As far as I could tell, from fiddling with the system and reading the docs, Plone has groups, as in an Editors group and a Publishers group and other groups like that, tied to the role of users in the workflow/content production process. They were really permission containers, rather than content containers, whereas XOOPS groups are permission and content containers.

There was no ability to create ad hoc groups of users, like in XOOPS, and control what content those groups have access to.

Someone with more knowledge of Plone could confirm, but I am pretty certain about this. Plone and XOOPS really are trying to accomplish very different things.

I would venture a guess that you could build something Plone-like inside XOOPS (as a module) but you could not build XOOPS inside Plone.

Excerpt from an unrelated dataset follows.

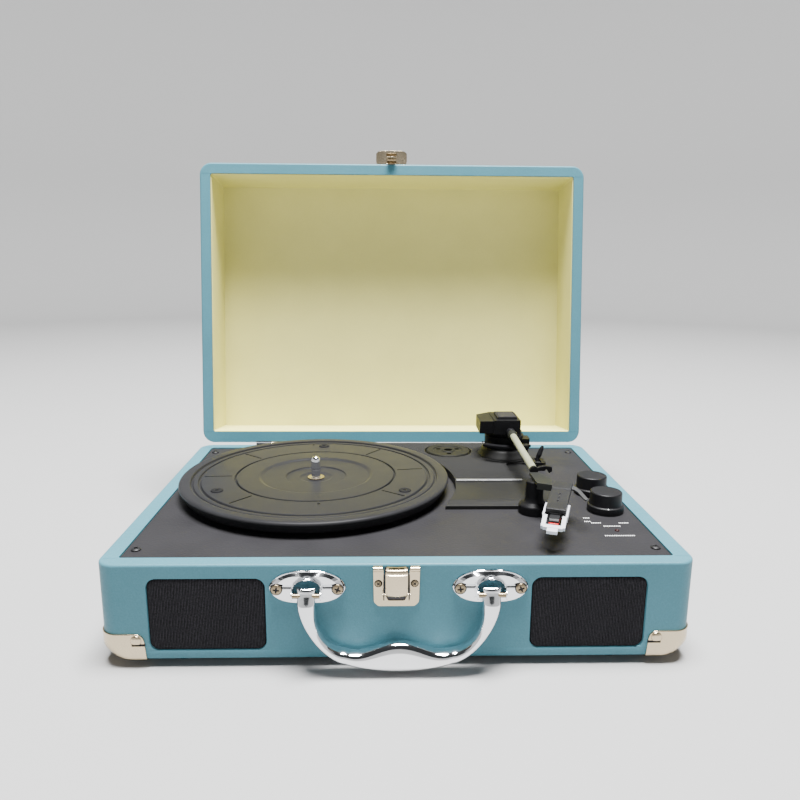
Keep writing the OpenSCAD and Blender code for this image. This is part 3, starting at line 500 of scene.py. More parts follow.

The more appropriate comparison would probably be between XOOPS and Zope. Zope is the framework within which Plone was built. Zope is more of a pure API than XOOPS though; Plone is not a module inside Zope, Plone is an application built on top of Zope. It's more like the relationship of an application to an operating system than the relationship of a XOOPS module to XOOPS.

I hope this helps,

--Julian

10
Draven
Re:Plone vs. Xoops
  • 2004/10/7 14:29

  • Draven

  • Module Developer

  • Posts: 337

  • Since: 2003/5/28


Quote:

amayer wrote:
Draven,

Your site is amazing! Have you developed other sites?


Yes, quite a few actually.

http://www.fantasyasylum.com
http://www.mobilemarketingroadshow.com
http://www.mobilemarketingcanada.com
http://www.fantasyref.com
http://mockdrafts.com/ (seems this one has been altered and the middle content removed)


Quote:

No!!! You should seriously consider helping the WF-Section team. They need lots of help, and their vision is for a high-end CMS module. You could contribute a lot of good ideas and code. How's about it?

Andy

Unfortunately, I think trying to convert WF-sections to a true CMS module would involve far to much hacking and work arounds, starting fresh is a better approach IMO.

That's not to say pieces of WF-sections can't be used, but I think WF-sections is to far along to accomidate the nature of the system I invision.